今保 祐子さん
相手を思いやり きめ細かな支援をずっと続けていきたい
掲載日:2024年4月24日
2024年4月号 くらし今ひと

今保 祐子さん

 

あらまし

  • 有償家事援助サービスの協力会員として、約24年間、地域住民の暮らしをサポートしてきた今保 祐子さんにお話をお伺いしました。

 

子育て中も心に秘めていた「社会とつながっていたい」という想い

栃木県で生まれ、就職を機に上京しました。結婚、第1子の出産を経て、瑞穂町へ引っ越してきました。子育てをしていた時期はとても忙しく、特に第3子を出産した後は夫の親の介護も重なり、心身ともに疲弊していました。また、専業主婦としての立場にも引け目を感じ、「社会とつながっていたい」という気持ちを持ち続けながら、子育てに没頭する日々が続きました。子育てが落ち着いてきた頃、趣味だった洋裁を本格的に学ぼうと思い、立川市にある洋裁学校へ入学しました。子育ての傍ら週3日の通学や課題をこなすのが大変でしたが、4年通って無事卒業しました。

 

洋裁学校で、ボランティアとして高齢者福祉施設に行きバザーのお手伝いをしたことがあったのですが、その施設でホームヘルパー2級(現 介護職員初任者研修)講座を開催することを教えてもらい、受講してみることにしました。
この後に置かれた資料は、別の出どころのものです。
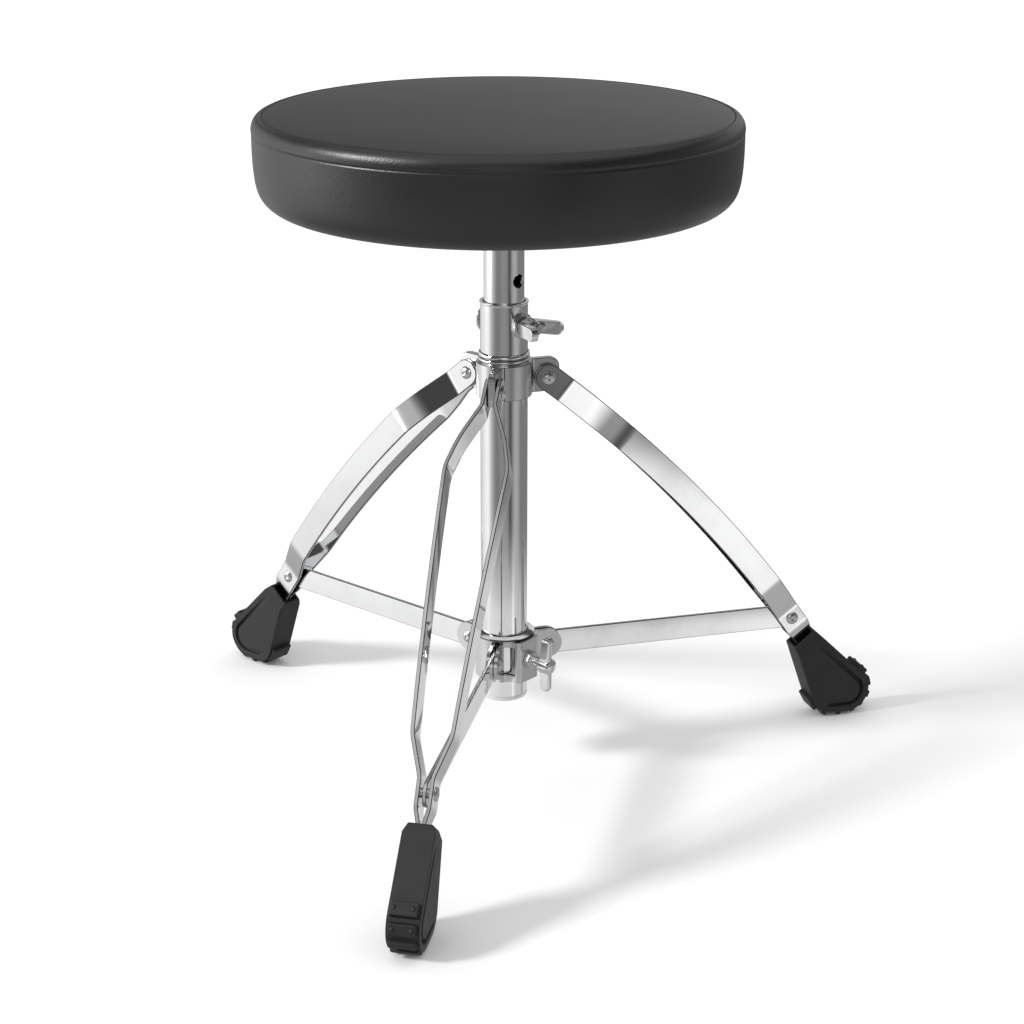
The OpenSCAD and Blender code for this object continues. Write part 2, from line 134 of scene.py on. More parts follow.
def surface(place, **inputs):
    """The shader of a finish. Underscores in the names of its inputs stand for spaces."""
    shader = place.node("ShaderNodeBsdfPrincipled", {}, {
        name.replace("_", " "): value for name, value in inputs.items()})
    end = place.tree.nodes.new("ShaderNodeOutputMaterial")
    place.tree.links.new(shader.output, end.inputs["Surface"])


def bump(place, height, depth):
    return place.node("ShaderNodeBump", {}, {"Height": height, "Distance": depth})


def chrome(name, stretch=(1, 1, 1), dullness=0.045, ripple=0.00001, pits=0.0, tone=0.9,
           metal=1.0):
    """Bright chrome plate. Handling smudges dull it in patches, and polishing leaves
    a faint ripple, which runs along the work where stretch makes it long."""
    made, place = new_finish(name)
    along = place.stretched(stretch)
    smudge = place.noise(38, 4, 0.6).between(0.42, 0.72)
    grain = along.noise(900, 2)
    dull = dullness + 0.05 * smudge + 0.02 * grain
    worn = (0.6 * smudge + 0.4 * grain).mix((tone, tone * 1.005, tone * 1.015, 1),
                                            (tone * 0.92, tone * 0.925, tone * 0.935, 1))
    height = along.noise(55, 1) + pits * grain
    surface(place, Base_Color=worn, Metallic=metal, Roughness=dull,
            Normal=bump(place, height, ripple))
    return made


def put(shape, place):
    """Moves or turns a whole shape."""
    bmesh.ops.transform(shape, matrix=place, verts=shape.verts)


def turned(outline, place=Matrix.Identity(4), steps=96):
    """A solid of revolution from a closed outline of (radius, height) points."""
    shape = bmesh.new()
    corners = [shape.verts.new((r, 0, h)) for r, h in outline]
    rim = [shape.edges.new(pair) for pair in zip(corners, corners[1:] + corners[:1])]
    bmesh.ops.spin(shape, geom=corners + rim, cent=(0, 0, 0), axis=UP, dvec=(0, 0, 0),
                   angle=2 * pi, steps=steps, use_merge=True, use_duplicate=False)
    bmesh.ops.remove_doubles(shape, verts=shape.verts, dist=1e-5)
    bmesh.ops.dissolve_degenerate(shape, edges=shape.edges, dist=1e-5)
    bmesh.ops.recalc_face_normals(shape, faces=shape.faces)
    put(shape, place)
    return shape


def rounded(shape, edges, radius, steps):
    """Rounds some edges of a shape."""
    bmesh.ops.bevel(shape, geom=list(edges), offset=radius, segments=steps, profile=0.5,
                    affect="EDGES", material=-1)


def joined(*shapes):
    """Several shapes as one."""
    whole = bmesh.new()
    for shape in shapes:
        part = bpy.data.meshes.new("part")
        shape.to_mesh(part)
        whole.from_mesh(part)
        bpy.data.meshes.remove(part)
        shape.free()
    return whole


def mesh_of(name, shape):
    """A finished shape as a mesh."""
    mesh = bpy.data.meshes.new(name)
    shape.to_mesh(mesh)
    shape.free()
    return mesh


def in_scene(name, data):
    """A new object at the origin."""
    made = bpy.data.objects.new(name, data)
    bpy.context.scene.collection.objects.link(made)
    return made


def piece(name, shape, body, material, edge=0.4, thickness=0.0, side=0.0,
          round_steps=3, corner=None, cut=None, nodes=None):
    """Makes the finished object: a sheet gets its thickness, edges are rounded, and
    flat faces keep flat reflections. It rides on body and stands for nodes, or for the
    node of its own name. Rounded corners and the cut edges of a sheet can have finishes
    of their own."""
    nodes = [name] if nodes is None else nodes
    bmesh.ops.scale(shape, vec=(mm, mm, mm), verts=shape.verts)
    mesh = mesh_of(name, shape)
    mesh.shade_smooth()
    # When given, the corner and cut finishes carry painted shade: dark lines on rounded corners
    # and greyer cut edges
    for finish in (material, corner or material, cut or material):
        mesh.materials.append(finish)
    made = in_scene(name, mesh)
    if thickness:
        sheet = made.modifiers.new("thickness", "SOLIDIFY")
        sheet.thickness, sheet.offset = thickness * mm, side
        sheet.use_even_offset, sheet.material_offset_rim = True, 2
    if edge:
        rounding = made.modifiers.new("edges", "BEVEL")
        rounding.width, rounding.segments = edge * mm, round_steps
        rounding.limit_method, rounding.angle_limit = "ANGLE", radians(35)
        rounding.material = 1
    flat = made.modifiers.new("normals", "WEIGHTED_NORMAL")
    flat.keep_sharp = False
    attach(made, body)
    if nodes:
        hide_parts(*nodes)
    return made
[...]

それから瑞穂町の社会福祉協議会で2000年に有償家事援助サービス「ふれあいサービス」ができたことを知り、「自分にも何かできることはないか」という想いで協力会員になりました。

 

相手をよく知り、よく話を聞く大切さに気づかされる

協力会員になってから約24年間、子育て世代から高齢者まで、家の掃除や買い物、料理など、家事援助を中心にお手伝いをしてきました。地域福祉権利擁護事業(日常生活自立支援事業)の生活支援員としても10年ほど関わらせていただいています。

 

忘れられないエピソードがあります。当時、協力会員としてスタートしたばかりの頃、一人暮らしの高齢男性の暮らしのサポートをさせていただくことになりました。その方に「マグロの刺身を買ってきてほしい」と頼まれ、何も考えずスーパーへ買い物に出かけたのですが、いざ刺身売り場に行くと、切り身や柵、マグロの種類や部位がたくさんあり、金額もさまざまで、どの刺身を買ってきたらいいのか手が止まってしまったのです。そこで、買い物ひとつとっても利用者さんがどんなものを望んでいるのか、細かいことを聞いてから行動するべきなのだと気づきました。そして、もう一度利用者さん宅へ戻り、希望のものをしっかり聞いてから再度スーパーで買い物したことがありました。

 

思い返すと、第3子を出産後にヘルパーさんに来てもらったことがありました。その方に、「アサリを買ってきてほしい」と買い物を頼んだのですが、「アサリが売り切れていたので買ってきませんでした」と言われたのです。その時は「シジミでもよかったのに……。気が利かないわ」と残念に思ったのですが、今考えるとそのヘルパーさんがシジミを買ってこなかった理由がよく分かります。「協力会員になりたてのあの頃の私と一緒だ」と合点がいったのです。

 

この経験から、サポートに入る前には予算や好み、状態など、利用者さんの要望をとことん聞くようにしています。特に予算や価格帯は、利用者さんの暮らしぶりがそれぞれ違うので、注意深く尋ねています。細かいことですが、トイレ掃除でも何回流せばいいかということまで聞いています。

 

相手を思いやる心を忘れず理解しようとする気持ちが大切

これまでいろいろな方のお手伝いをさせていただきましたが、一人ひとり状況が異なるので、相手の立場に立ちながら、時には先回りをして希望や困っていることをよく聞くようにしています。また、時間をしっかり守ること、体調を事細かに尋ねることも大切にしています。協力会員になって感じるのは、「相手を思いやること」の大切さです。いろいろな価値観や生き方があるので、相手の話をよく聞き、理解しようとする気持ちを持つことが大切だなと思います。今の社会にも必要な要素なのではないでしょうか。差別がなく、自分らしく生きられる、そんな社会になったらいいですね。

 

これからも私の力が及ぶ限り、協力会員としてサポートを続けていきたいです。今は利用数も少し落ち着いてきたので、空いた時間に傾聴のボランティアやゲートキーパー研修などを受ける予定です。趣味の洋裁や合唱、水泳はこれからも楽しんでいきたいです。特に洋裁は長く続けている趣味のひとつで、実は今日着てきたジャケットとパンツは自分で仕立てたんですよ。